Não penso que seja a existência de texto em si que se torna determinante na interpretação, se bem que ela fique mais clara. De um ponto de vista religioso, ou aceitamos um dogma ou não, logo, a utilização de várias mitologias, mais do que criar uma espécie de "abertura" (New Age, ou seja o que for), coloca todas elas num mesmo campo, o da "ilustração", o da "simplificação", que apenas têm associações superficiais à verdade científica. O próprio autor fala das suas preocupações de que nos Estados Unidos e, surpreendentemente, na Alemanha (!), o Criacionismo (Intelligent Design, etc.) começa a ganhar terreno em relação à abordagem da ciência (basta ver a forma como as pessoas não compreendem o que significa a palavra "Teoria" no campo científico, julgando que se trata do seu uso mais corrente). Isso cria um paradoxo, porém: se a sua preocupação é dar a ver os modelos mais consensuais da ciência, porquê "ilustrá-los" com cenas mitológicas e/ou da produção humana? O meu grande "beef" com o livro é antes a sua teleologia, a subsunção de existência de tudo à razão de ser humana. Mesmo que veja no "milagre termodinâmico" uma imagem relativamente delicodoce, e seja um prisma bom para reflectir na nossa frágil existência à escala universal, é difícil acreditar que há uma "razão" para que os aminoácidos se juntem em cadeias "significativas", ou que o carbono se junte à vontade com outros elementos para que possa surgir a carne, ou que sol está em combustão para irmos à Costa da Caparica...
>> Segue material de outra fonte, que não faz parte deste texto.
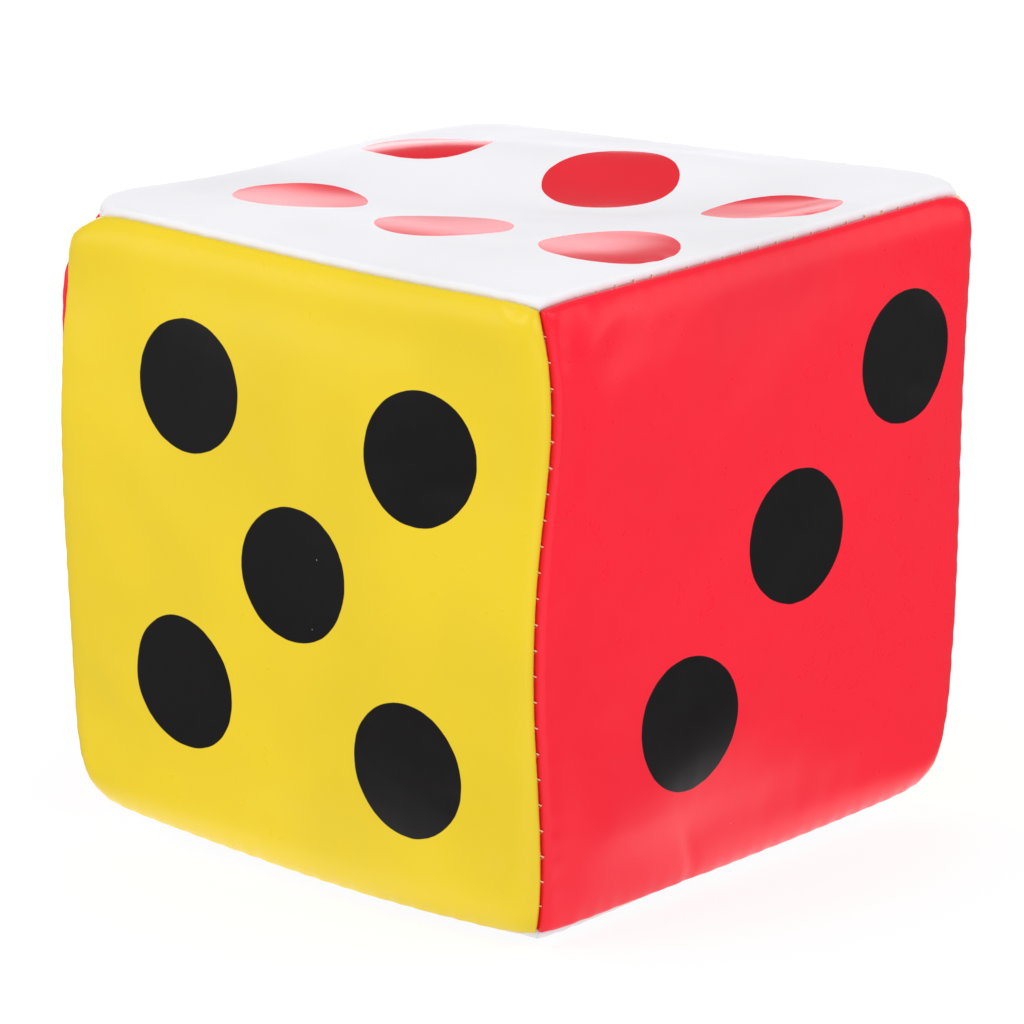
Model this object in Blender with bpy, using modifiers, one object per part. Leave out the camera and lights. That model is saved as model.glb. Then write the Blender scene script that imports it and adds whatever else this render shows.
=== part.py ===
"""Giant soft dice: a foam cube inside a cover of six vinyl panels sewn along twelve edges.

Metres, +Z up. The origin is the middle of the underside, and the edges run along X, Y and Z.
"""

import math
from itertools import combinations

import bmesh
import bpy
from mathutils import Matrix, Vector

# Driving dimensions.
EDGE = 0.200  # from one flat face to the opposite one
VINYL_THICKNESS = 0.001  # coated cloth of the cover
ROLL_RADIUS = 0.0025  # outer radius where a panel turns in to its seam
SEAM_ALLOWANCE = 0.007  # hidden width of each panel beyond its line of stitches
CLEARANCE = 0.0003  # between pieces that touch on the real dice
FOAM_EDGE_RADIUS = 0.010  # soft edge of the block inside the cover
THREAD_DIAMETER = 0.0007
STITCH_LENGTH = 0.008
STITCH_DIP = 0.0004  # how far the thread sinks between two stitches
CORNER_SETBACK = 0.001  # how far short of the corner each thread ends

# Derived dimensions.
HALF = EDGE / 2
DIAGONAL = HALF * math.sqrt(2)  # from the centre line to the sharp edge of the cube
FOLD_ANGLE = math.pi / 4  # between a panel's face and its turned-in allowance
ROLL_TANGENT = ROLL_RADIUS / math.tan(FOLD_ANGLE / 2)
FLANGE_LENGTH = ROLL_TANGENT + SEAM_ALLOWANCE
SEAM_LINE = DIAGONAL - ROLL_TANGENT  # where two panels meet, along the diagonal
SLIT_WIDTH = 2 * VINYL_THICKNESS + 3 * CLEARANCE
FOAM_EDGE = EDGE - 2 * (VINYL_THICKNESS + CLEARANCE)

ROLL_SEGMENTS = 8
ROLL_PROFILE = 0.41  # a Bevel profile that is close to a circle on a 45 degree fold
FOAM_SEGMENTS = 6

# Each face's outward direction, and the colour of its vinyl.
FACES = {
    "front": ((0, -1, 0), "yellow"),
    "back": ((0, 1, 0), "yellow"),
    "left": ((-1, 0, 0), "red"),
    "right": ((1, 0, 0), "red"),
    "top": ((0, 0, 1), "white"),
    "bottom": ((0, 0, -1), "white"),
}

VINYL_COLOURS = {
    "yellow": (0.85, 0.64, 0.03, 1),
    "red": (0.83, 0.02, 0.03, 1),
    "white": (0.86, 0.85, 0.88, 1),
}


def clear_scene():
    for obj in list(bpy.data.objects):
        bpy.data.objects.remove(obj, do_unlink=True)


def new_collection(name):
    collection = bpy.data.collections.new(name)
    bpy.context.scene.collection.children.link(collection)
    return collection


def new_material(name, colour, roughness):
    material = bpy.data.materials.new(name)
    material.use_nodes = True
    shader = material.node_tree.nodes["Principled BSDF"]
    shader.inputs["Base Color"].default_value = colour
    shader.inputs["Roughness"].default_value = roughness
    shader.inputs["Metallic"].default_value = 0.0
    return material


def new_object(name, data, collection, centre, material=None):
    """Link an object under the empty at the cube's centre."""
    obj = bpy.data.objects.new(name, data)
    collection.objects.link(obj)
    obj.parent = centre
    if material:
        data.materials.append(material)
    return obj


def mesh_from(bm, name):
    mesh = bpy.data.meshes.new(name)
    bm.to_mesh(mesh)
    bm.free()
    return mesh


def face_matrix(normal):
    """Local +Z becomes the face's outward direction, and the origin its middle."""
    return Matrix.Translation(normal * HALF) @ normal.to_track_quat("Z", "Y").to_matrix().to_4x4()


def cube_edges():
    """Give each edge's name and a matrix: local X along the edge, local Z out along the diagonal."""
    for (name_a, (normal_a, _)), (name_b, (normal_b, _)) in combinations(FACES.items(), 2):
        first = Vector(normal_a)
        second = Vector(normal_b)
        if first.dot(second) != 0:
            continue
        along = first.cross(second)
        outward = (first + second).normalized()
        turn = Matrix((along, outward.cross(along), outward)).transposed()
        yield f"{name_b}_{name_a}", turn.to_4x4()


def panel_mesh():
    """A square face with four allowances folded in at 45 degrees over rolled edges, as an open sheet."""
    depth = FLANGE_LENGTH * math.sin(FOLD_ANGLE)
    half_width = HALF - CLEARANCE / 2 * math.sqrt(2)
    bm = bmesh.new()
    bmesh.ops.create_cone(
        bm,
        cap_ends=True,
        segments=4,
        radius1=(half_width - depth) * math.sqrt(2),
        radius2=half_width * math.sqrt(2),
        depth=depth,
        matrix=Matrix.Translation((0, 0, -depth / 2)) @ Matrix.Rotation(math.pi / 4, 4, "Z"),
    )
    inner_face = min(bm.faces, key=lambda face: face.calc_center_median().z)
    bmesh.ops.delete(bm, geom=[inner_face], context="FACES_ONLY")
    outer_face = max(bm.faces, key=lambda face: face.calc_center_median().z)
    bmesh.ops.bevel(
        bm,
        geom=list(outer_face.edges),
        offset=ROLL_TANGENT,
        offset_type="OFFSET",
        affect="EDGES",
        segments=ROLL_SEGMENTS,
        profile=ROLL_PROFILE,
        material=-1,
    )
    mesh = mesh_from(bm, "cover_panel")
    mesh.shade_smooth()
    mesh.set_sharp_from_angle(angle=math.radians(35))
    return mesh


def add_panels(collection, centre):
    sheet = panel_mesh()
    for name, (normal, colour) in FACES.items():
        vinyl = new_material(f"vinyl_{colour}_{name}", VINYL_COLOURS[colour], 0.3)
        panel = new_object(f"{name}_panel", sheet.copy(), collection, centre, vinyl)
        panel.matrix_local = face_matrix(Vector(normal))
        wall = panel.modifiers.new("vinyl_thickness", "SOLIDIFY")
        wall.thickness = VINYL_THICKNESS
        wall.offset = -1
        wall.use_even_offset = True


def add_slit_cutters(collection, centre):
    """Slabs for the slits that the folded allowances press into the foam."""
    inner_end = DIAGONAL - FLANGE_LENGTH - 2 * CLEARANCE
    outer_end = DIAGONAL + CLEARANCE
    for name, turn in cube_edges():
        bm = bmesh.new()
        bmesh.ops.create_cube(bm, size=1)
        bmesh.ops.scale(bm, verts=bm.verts, vec=(EDGE, SLIT_WIDTH, outer_end - inner_end))
        bmesh.ops.translate(bm, verts=bm.verts, vec=(0, 0, (outer_end + inner_end) / 2))
        cutter = new_object(f"slit_cutter_{name}", mesh_from(bm, "slit"), collection, centre)
        cutter.matrix_local = turn
        cutter.hide_render = True
        cutter.display_type = "WIRE"
        yield cutter


def add_foam_core(collection, centre, cutters):
    bm = bmesh.new()
    bmesh.ops.create_cube(bm, size=FOAM_EDGE)
    bmesh.ops.bevel(
        bm,
        geom=bm.edges[:],
        offset=FOAM_EDGE_RADIUS,
        offset_type="OFFSET",
        affect="EDGES",
        segments=FOAM_SEGMENTS,
        profile=0.5,
        material=-1,
    )
    foam = new_material("foam", (0.80, 0.78, 0.70, 1), 0.95)
    core = new_object("foam_core", mesh_from(bm, "foam_block"), collection, centre, foam)
    core.data.shade_smooth()
    core.data.set_sharp_from_angle(angle=math.radians(35))
    for cutter in cutters:
        slit = core.modifiers.new(cutter.name, "BOOLEAN")
        slit.operation = "DIFFERENCE"
        slit.solver = "EXACT"
        slit.object = cutter


def thread_curve():
    """One row of stitches along X, dipping into the groove between each pair of stitches."""
    outer = SEAM_LINE + ROLL_RADIUS * 0.75
    reach = outer / math.sqrt(2) - CORNER_SETBACK
    steps = 2 * round(2 * reach / STITCH_LENGTH)
    curve = bpy.data.curves.new("stitches", "CURVE")
    curve.dimensions = "3D"
    curve.bevel_depth = THREAD_DIAMETER / 2
    curve.bevel_resolution = 1
    curve.use_fill_caps = True
    spline = curve.splines.new("POLY")
    spline.points.add(steps)
    for index, point in enumerate(spline.points):
        height = outer - STITCH_DIP * (index % 2)
        point.co = (-reach + 2 * reach * index / steps, 0, height, 1)
    return curve


def add_threads(collection, centre):
    stitches = thread_curve()
    for name, turn in cube_edges():
        cotton = new_material(f"thread_{name}", (0.85, 0.80, 0.78, 1), 0.7)
        thread = new_object(f"seam_thread_{name}", stitches.copy(), collection, centre, cotton)
        thread.matrix_local = turn


def main():
    clear_scene()
    parts = new_collection("giant_soft_dice")
    cutters = new_collection("cutters")
    centre = bpy.data.objects.new("cube_centre", None)
    centre.location = (0, 0, HALF)
    parts.objects.link(centre)
    add_foam_core(parts, centre, list(add_slit_cutters(cutters, centre)))
    add_panels(parts, centre)
    add_threads(parts, centre)


main()
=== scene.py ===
"""Looks of the giant soft dice: the sewn, printed vinyl cover, its stitches and the foam inside."""

import math

import bmesh
import bpy
from bpy.props import FloatProperty, FloatVectorProperty, IntProperty, PointerProperty
from bpy.types import Operator, Panel, PropertyGroup
from mathutils import Matrix, Vector, noise


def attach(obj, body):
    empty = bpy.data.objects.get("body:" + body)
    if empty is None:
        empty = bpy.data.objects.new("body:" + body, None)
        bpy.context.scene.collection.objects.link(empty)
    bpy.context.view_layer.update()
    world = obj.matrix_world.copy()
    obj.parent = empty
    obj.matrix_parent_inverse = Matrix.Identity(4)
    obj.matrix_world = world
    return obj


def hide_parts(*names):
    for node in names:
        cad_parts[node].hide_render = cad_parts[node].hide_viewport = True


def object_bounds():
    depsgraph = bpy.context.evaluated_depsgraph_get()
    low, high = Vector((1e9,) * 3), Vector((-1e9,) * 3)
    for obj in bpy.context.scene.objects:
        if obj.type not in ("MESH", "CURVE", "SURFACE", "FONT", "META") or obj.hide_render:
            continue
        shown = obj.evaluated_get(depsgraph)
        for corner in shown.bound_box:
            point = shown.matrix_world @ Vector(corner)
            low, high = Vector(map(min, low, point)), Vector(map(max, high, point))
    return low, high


bl_info = {
    "name": "Giant Soft Dice",
    "version": (1, 0, 0),
    "blender": (4, 5, 0),
    "location": "View3D > Sidebar > Soft Dice",
    "description": "Makes a foam dice with a sewn vinyl cover, printed pips and stitched seams",
    "category": "Add Mesh",
}

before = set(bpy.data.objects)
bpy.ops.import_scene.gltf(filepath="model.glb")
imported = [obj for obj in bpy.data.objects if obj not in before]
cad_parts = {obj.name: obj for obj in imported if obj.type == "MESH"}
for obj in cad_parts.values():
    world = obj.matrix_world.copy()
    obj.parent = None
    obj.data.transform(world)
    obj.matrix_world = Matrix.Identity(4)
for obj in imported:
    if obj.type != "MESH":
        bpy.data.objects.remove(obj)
CAD_LOW, CAD_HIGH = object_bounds()
CENTRE = (Vector(CAD_LOW) + Vector(CAD_HIGH)) / 2
HALF = (CAD_HIGH[2] - CAD_LOW[2]) / 2
MM = 0.001

# Each face: its outward direction, the direction of its printed left-to-right, its vinyl and its ink.
FACES = {
    "front": ((0, -1, 0), (1, 0, 0), "yellow", "black"),
    "back": ((0, 1, 0), (-1, 0, 0), "yellow", "black"),
    "left": ((-1, 0, 0), (0, -1, 0), "red", "black"),
    "right": ((1, 0, 0), (0, 1, 0), "red", "black"),
    "top": ((0, 0, 1), (1, 0, 0), "white", "red"),
    "bottom": ((0, 0, -1), (1, 0, 0), "white", "red"),
}

# Pip centres on each panel, in mm from its middle. The screens were not quite square to the cut.
# Those of the front, right and top were solved by a fitting program, and rounded to half a mm.
PIPS = {
    "front": [(-39, 49.5), (52, 44), (5.5, 0), (-42, -44.5), (49, -51.5)],
    "right": [(61, 49.5), (11, 4.5), (-36.5, -43)],
    "top": [(70.5, -38), (67.5, 37.5), (6, 36.5), (13, -46.5), (-52.5, -39.5), (-62, 30.5)],
    "left": [(-48, 47), (46, 50), (-45, -49), (50, -46)],
    "back": [(-44, 46), (49, -44)],
    "bottom": [(3, -2)],
}

# How each corner of the sewn cover sits off a true cube, in mm, and how far it is tucked in along
# x, y and z. The offsets began as the output of a fitting program; the tucks were set one by one.
CORNERS = {
    (1, -1, 1): ((-1.0, -0.9, -0.3), (1.5, 1.5, 1.5)),
    (1, -1, -1): ((-2.0, -1.5, 0.1), (1.0, 0.5, 0.5)),
    (-1, -1, 1): ((-1.0, 0.5, 2.3), (4.0, 8.5, 7.5)),
    (-1, -1, -1): ((-1.5, 1.0, 7.0), (5.0, 5.0, 5.0)),
    (1, 1, 1): ((3.5, 4.0, 3.0), (2.5, 2.5, 2.5)),
    (1, 1, -1): ((-3.0, -0.6, 5.5), (5.0, 5.0, 5.0)),
    (-1, 1, 1): ((-0.5, -1.5, -3.0), (2.0, 2.0, 2.0)),
    (-1, 1, -1): ((0.0, -1.0, 3.0), (3.5, 3.5, 3.5)),
}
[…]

Quanto à pergunta, directamente: não sei. O uso apenas de imagem tornaria ainda mais confusa a associação que se pretende entre as faixas concorrentes, e provavelmente criaria um puzzle - nestas condições precisas - inexacto e opaco. Teria de ser outra combinação, parece-me. Já sobre o "carácter fundamentalmente interpretativo da ciência", é muita fruta, parece-me. Mesmo os livros do Larry Gonick, apesar de tudo, apresentam as cadeias subsequentes da "evolução" dessas interpretações. Ainda está por fazer, digo eu, uma narrativa popularizante que demonstre os pára-arrancas das ciências, mas ao mesmo tempo confirmando que é ela própria quem providencia os melhores mecanismos da sua correcção. Noto que há cada vez mais uma desconfiança para com a ciência, que nasce de problemas reais e válidos, mas que começam a transbordar para questões mais ontológicas do próprio enquadramento da razão. Em parte, diria que a "culpa" está nas mãos da falta de capacidade da comunicação da ciência... Mas "Alpha" não está ainda aí.